- WHAT YOU HAVE TO DO -
Would you return the complete listing below word for word?

------------------------------------------------------------

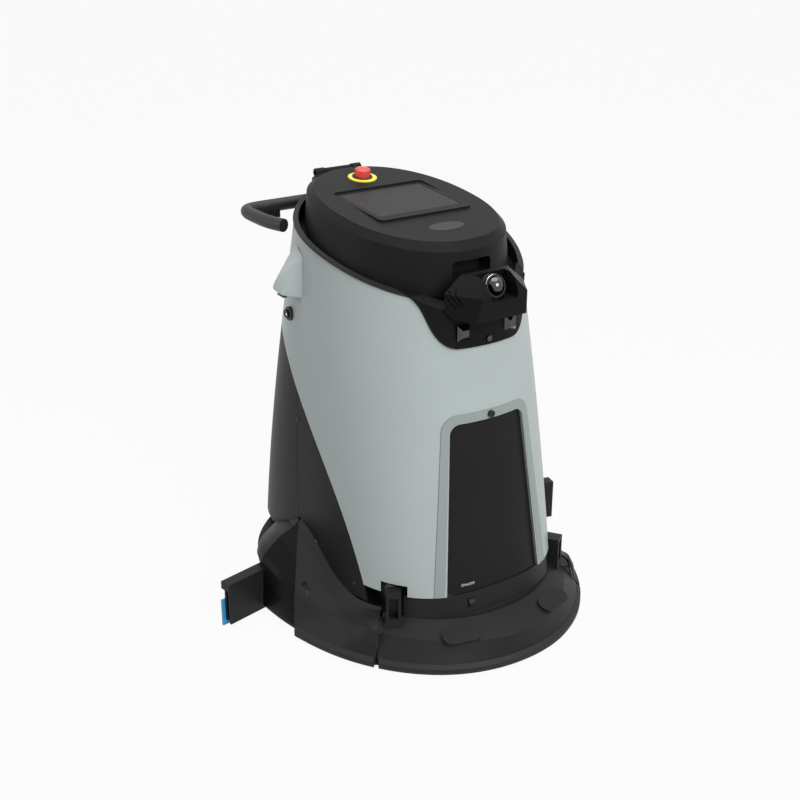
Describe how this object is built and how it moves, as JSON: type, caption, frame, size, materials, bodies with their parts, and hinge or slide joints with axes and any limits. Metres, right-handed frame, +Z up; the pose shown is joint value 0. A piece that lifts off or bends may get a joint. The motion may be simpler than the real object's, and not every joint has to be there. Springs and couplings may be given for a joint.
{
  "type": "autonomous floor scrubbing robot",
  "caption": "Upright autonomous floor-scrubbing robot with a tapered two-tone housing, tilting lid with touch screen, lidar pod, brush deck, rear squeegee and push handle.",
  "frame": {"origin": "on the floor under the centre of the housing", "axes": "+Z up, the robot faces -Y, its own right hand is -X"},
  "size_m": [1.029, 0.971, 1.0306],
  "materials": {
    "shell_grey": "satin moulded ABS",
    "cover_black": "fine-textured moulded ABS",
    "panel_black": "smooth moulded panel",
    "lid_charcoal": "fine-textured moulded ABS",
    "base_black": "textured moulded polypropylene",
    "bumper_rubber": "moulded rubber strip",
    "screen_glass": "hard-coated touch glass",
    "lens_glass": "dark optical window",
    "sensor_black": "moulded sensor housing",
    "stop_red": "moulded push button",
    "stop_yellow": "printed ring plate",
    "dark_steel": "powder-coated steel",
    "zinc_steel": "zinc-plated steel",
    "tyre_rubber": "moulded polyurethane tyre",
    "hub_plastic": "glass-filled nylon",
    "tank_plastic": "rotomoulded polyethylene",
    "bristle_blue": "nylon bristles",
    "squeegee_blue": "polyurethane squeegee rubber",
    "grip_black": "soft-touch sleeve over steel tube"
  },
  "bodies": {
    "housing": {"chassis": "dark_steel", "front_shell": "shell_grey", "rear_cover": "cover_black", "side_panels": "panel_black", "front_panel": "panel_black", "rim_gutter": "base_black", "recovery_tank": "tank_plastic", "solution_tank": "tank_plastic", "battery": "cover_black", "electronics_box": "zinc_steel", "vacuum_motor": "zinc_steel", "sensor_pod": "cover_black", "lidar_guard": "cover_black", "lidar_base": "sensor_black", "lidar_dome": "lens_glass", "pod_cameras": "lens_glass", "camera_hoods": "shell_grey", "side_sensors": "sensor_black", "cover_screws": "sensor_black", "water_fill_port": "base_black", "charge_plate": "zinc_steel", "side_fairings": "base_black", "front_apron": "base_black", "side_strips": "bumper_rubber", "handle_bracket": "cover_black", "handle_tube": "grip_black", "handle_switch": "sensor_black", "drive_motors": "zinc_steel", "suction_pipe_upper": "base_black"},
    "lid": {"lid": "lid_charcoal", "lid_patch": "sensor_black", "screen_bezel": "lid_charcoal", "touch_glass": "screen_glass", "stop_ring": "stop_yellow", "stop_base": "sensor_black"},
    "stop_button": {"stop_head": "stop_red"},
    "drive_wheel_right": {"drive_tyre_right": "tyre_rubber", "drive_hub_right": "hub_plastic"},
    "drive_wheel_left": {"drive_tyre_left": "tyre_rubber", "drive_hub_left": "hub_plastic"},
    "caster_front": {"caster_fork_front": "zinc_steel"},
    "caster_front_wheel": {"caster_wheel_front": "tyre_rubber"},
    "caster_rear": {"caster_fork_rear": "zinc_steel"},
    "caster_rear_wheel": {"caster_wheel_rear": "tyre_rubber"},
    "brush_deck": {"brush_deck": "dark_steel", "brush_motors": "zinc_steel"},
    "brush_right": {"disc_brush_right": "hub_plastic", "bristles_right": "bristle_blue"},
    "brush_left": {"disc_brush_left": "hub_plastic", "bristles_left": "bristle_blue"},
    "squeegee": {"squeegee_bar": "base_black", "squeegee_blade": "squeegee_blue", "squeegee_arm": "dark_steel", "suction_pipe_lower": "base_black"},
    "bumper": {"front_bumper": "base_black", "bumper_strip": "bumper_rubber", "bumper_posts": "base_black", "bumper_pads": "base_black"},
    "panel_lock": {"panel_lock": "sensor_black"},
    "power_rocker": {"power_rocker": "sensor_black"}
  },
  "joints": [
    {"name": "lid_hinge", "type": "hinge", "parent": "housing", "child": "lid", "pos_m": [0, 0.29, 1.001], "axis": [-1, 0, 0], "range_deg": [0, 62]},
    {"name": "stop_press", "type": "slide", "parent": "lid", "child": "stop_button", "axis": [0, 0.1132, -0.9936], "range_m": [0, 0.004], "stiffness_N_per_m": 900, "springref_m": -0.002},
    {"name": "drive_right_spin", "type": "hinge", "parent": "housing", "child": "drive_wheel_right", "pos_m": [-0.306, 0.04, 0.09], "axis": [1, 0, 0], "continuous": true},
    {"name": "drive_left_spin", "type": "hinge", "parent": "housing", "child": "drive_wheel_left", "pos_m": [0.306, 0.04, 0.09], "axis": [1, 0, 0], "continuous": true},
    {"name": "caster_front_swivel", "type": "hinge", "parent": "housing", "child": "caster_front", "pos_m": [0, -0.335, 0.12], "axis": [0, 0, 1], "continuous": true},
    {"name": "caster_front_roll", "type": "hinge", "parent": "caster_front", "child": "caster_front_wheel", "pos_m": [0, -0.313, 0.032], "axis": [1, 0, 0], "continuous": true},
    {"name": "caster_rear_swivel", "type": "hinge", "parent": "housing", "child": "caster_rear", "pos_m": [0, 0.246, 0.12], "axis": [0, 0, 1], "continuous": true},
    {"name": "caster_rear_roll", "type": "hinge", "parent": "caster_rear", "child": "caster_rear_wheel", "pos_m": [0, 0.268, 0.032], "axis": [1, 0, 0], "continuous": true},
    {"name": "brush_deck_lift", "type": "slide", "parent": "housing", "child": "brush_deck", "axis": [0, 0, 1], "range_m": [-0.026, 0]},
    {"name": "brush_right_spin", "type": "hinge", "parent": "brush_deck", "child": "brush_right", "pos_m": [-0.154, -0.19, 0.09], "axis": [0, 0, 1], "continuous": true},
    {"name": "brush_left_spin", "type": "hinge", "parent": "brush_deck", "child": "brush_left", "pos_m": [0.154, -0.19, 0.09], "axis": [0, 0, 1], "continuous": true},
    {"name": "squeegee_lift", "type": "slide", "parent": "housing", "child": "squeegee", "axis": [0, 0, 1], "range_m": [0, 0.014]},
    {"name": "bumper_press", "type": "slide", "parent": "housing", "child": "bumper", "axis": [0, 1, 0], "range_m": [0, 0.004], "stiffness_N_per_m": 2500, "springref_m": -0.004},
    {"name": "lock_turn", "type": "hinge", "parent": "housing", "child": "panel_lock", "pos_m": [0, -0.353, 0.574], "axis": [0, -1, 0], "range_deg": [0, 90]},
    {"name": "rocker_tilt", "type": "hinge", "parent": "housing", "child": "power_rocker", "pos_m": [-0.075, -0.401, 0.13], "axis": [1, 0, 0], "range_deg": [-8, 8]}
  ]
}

------------------------------------------------------------

- FULL ANSWER -
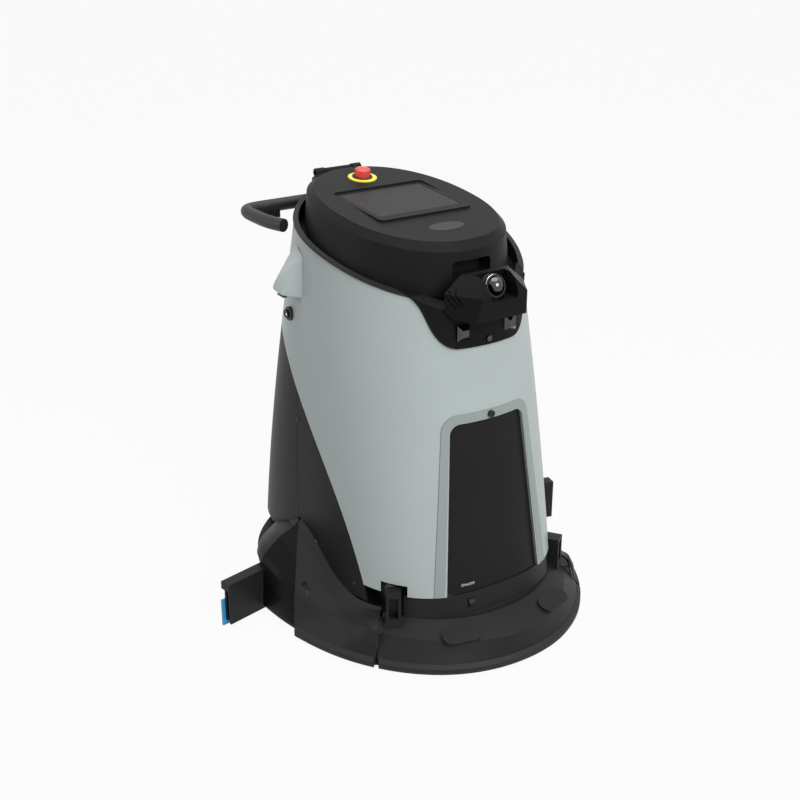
Describe how this object is built and how it moves, as JSON: type, caption, frame, size, materials, bodies with their parts, and hinge or slide joints with axes and any limits. Metres, right-handed frame, +Z up; the pose shown is joint value 0. A piece that lifts off or bends may get a joint. The motion may be simpler than the real object's, and not every joint has to be there. Springs and couplings may be given for a joint.
{
  "type": "autonomous floor scrubbing robot",
  "caption": "Upright autonomous floor-scrubbing robot with a tapered two-tone housing, tilting lid with touch screen, lidar pod, brush deck, rear squeegee and push handle.",
  "frame": {"origin": "on the floor under the centre of the housing", "axes": "+Z up, the robot faces -Y, its own right hand is -X"},
  "size_m": [1.029, 0.971, 1.0306],
  "materials": {
    "shell_grey": "satin moulded ABS",
    "cover_black": "fine-textured moulded ABS",
    "panel_black": "smooth moulded panel",
    "lid_charcoal": "fine-textured moulded ABS",
    "base_black": "textured moulded polypropylene",
    "bumper_rubber": "moulded rubber strip",
    "screen_glass": "hard-coated touch glass",
    "lens_glass": "dark optical window",
    "sensor_black": "moulded sensor housing",
    "stop_red": "moulded push button",
    "stop_yellow": "printed ring plate",
    "dark_steel": "powder-coated steel",
    "zinc_steel": "zinc-plated steel",
    "tyre_rubber": "moulded polyurethane tyre",
    "hub_plastic": "glass-filled nylon",
    "tank_plastic": "rotomoulded polyethylene",
    "bristle_blue": "nylon bristles",
    "squeegee_blue": "polyurethane squeegee rubber",
    "grip_black": "soft-touch sleeve over steel tube"
  },
  "bodies": {
    "housing": {"chassis": "dark_steel", "front_shell": "shell_grey", "rear_cover": "cover_black", "side_panels": "panel_black", "front_panel": "panel_black", "rim_gutter": "base_black", "recovery_tank": "tank_plastic", "solution_tank": "tank_plastic", "battery": "cover_black", "electronics_box": "zinc_steel", "vacuum_motor": "zinc_steel", "sensor_pod": "cover_black", "lidar_guard": "cover_black", "lidar_base": "sensor_black", "lidar_dome": "lens_glass", "pod_cameras": "lens_glass", "camera_hoods": "shell_grey", "side_sensors": "sensor_black", "cover_screws": "sensor_black", "water_fill_port": "base_black", "charge_plate": "zinc_steel", "side_fairings": "base_black", "front_apron": "base_black", "side_strips": "bumper_rubber", "handle_bracket": "cover_black", "handle_tube": "grip_black", "handle_switch": "sensor_black", "drive_motors": "zinc_steel", "suction_pipe_upper": "base_black"},
    "lid": {"lid": "lid_charcoal", "lid_patch": "sensor_black", "screen_bezel": "lid_charcoal", "touch_glass": "screen_glass", "stop_ring": "stop_yellow", "stop_base": "sensor_black"},
    "stop_button": {"stop_head": "stop_red"},
    "drive_wheel_right": {"drive_tyre_right": "tyre_rubber", "drive_hub_right": "hub_plastic"},
    "drive_wheel_left": {"drive_tyre_left": "tyre_rubber", "drive_hub_left": "hub_plastic"},
    "caster_front": {"caster_fork_front": "zinc_steel"},
    "caster_front_wheel": {"caster_wheel_front": "tyre_rubber"},
    "caster_rear": {"caster_fork_rear": "zinc_steel"},
    "caster_rear_wheel": {"caster_wheel_rear": "tyre_rubber"},
    "brush_deck": {"brush_deck": "dark_steel", "brush_motors": "zinc_steel"},
    "brush_right": {"disc_brush_right": "hub_plastic", "bristles_right": "bristle_blue"},
    "brush_left": {"disc_brush_left": "hub_plastic", "bristles_left": "bristle_blue"},
    "squeegee": {"squeegee_bar": "base_black", "squeegee_blade": "squeegee_blue", "squeegee_arm": "dark_steel", "suction_pipe_lower": "base_black"},
    "bumper": {"front_bumper": "base_black", "bumper_strip": "bumper_rubber", "bumper_posts": "base_black", "bumper_pads": "base_black"},
    "panel_lock": {"panel_lock": "sensor_black"},
    "power_rocker": {"power_rocker": "sensor_black"}
  },
  "joints": [
    {"name": "lid_hinge", "type": "hinge", "parent": "housing", "child": "lid", "pos_m": [0, 0.29, 1.001], "axis": [-1, 0, 0], "range_deg": [0, 62]},
    {"name": "stop_press", "type": "slide", "parent": "lid", "child": "stop_button", "axis": [0, 0.1132, -0.9936], "range_m": [0, 0.004], "stiffness_N_per_m": 900, "springref_m": -0.002},
    {"name": "drive_right_spin", "type": "hinge", "parent": "housing", "child": "drive_wheel_right", "pos_m": [-0.306, 0.04, 0.09], "axis": [1, 0, 0], "continuous": true},
    {"name": "drive_left_spin", "type": "hinge", "parent": "housing", "child": "drive_wheel_left", "pos_m": [0.306, 0.04, 0.09], "axis": [1, 0, 0], "continuous": true},
    {"name": "caster_front_swivel", "type": "hinge", "parent": "housing", "child": "caster_front", "pos_m": [0, -0.335, 0.12], "axis": [0, 0, 1], "continuous": true},
    {"name": "caster_front_roll", "type": "hinge", "parent": "caster_front", "child": "caster_front_wheel", "pos_m": [0, -0.313, 0.032], "axis": [1, 0, 0], "continuous": true},
    {"name": "caster_rear_swivel", "type": "hinge", "parent": "housing", "child": "caster_rear", "pos_m": [0, 0.246, 0.12], "axis": [0, 0, 1], "continuous": true},
    {"name": "caster_rear_roll", "type": "hinge", "parent": "caster_rear", "child": "caster_rear_wheel", "pos_m": [0, 0.268, 0.032], "axis": [1, 0, 0], "continuous": true},
    {"name": "brush_deck_lift", "type": "slide", "parent": "housing", "child": "brush_deck", "axis": [0, 0, 1], "range_m": [-0.026, 0]},
    {"name": "brush_right_spin", "type": "hinge", "parent": "brush_deck", "child": "brush_right", "pos_m": [-0.154, -0.19, 0.09], "axis": [0, 0, 1], "continuous": true},
    {"name": "brush_left_spin", "type": "hinge", "parent": "brush_deck", "child": "brush_left", "pos_m": [0.154, -0.19, 0.09], "axis": [0, 0, 1], "continuous": true},
    {"name": "squeegee_lift", "type": "slide", "parent": "housing", "child": "squeegee", "axis": [0, 0, 1], "range_m": [0, 0.014]},
    {"name": "bumper_press", "type": "slide", "parent": "housing", "child": "bumper", "axis": [0, 1, 0], "range_m": [0, 0.004], "stiffness_N_per_m": 2500, "springref_m": -0.004},
    {"name": "lock_turn", "type": "hinge", "parent": "housing", "child": "panel_lock", "pos_m": [0, -0.353, 0.574], "axis": [0, -1, 0], "range_deg": [0, 90]},
    {"name": "rocker_tilt", "type": "hinge", "parent": "housing", "child": "power_rocker", "pos_m": [-0.075, -0.401, 0.13], "axis": [1, 0, 0], "range_deg": [-8, 8]}
  ]
}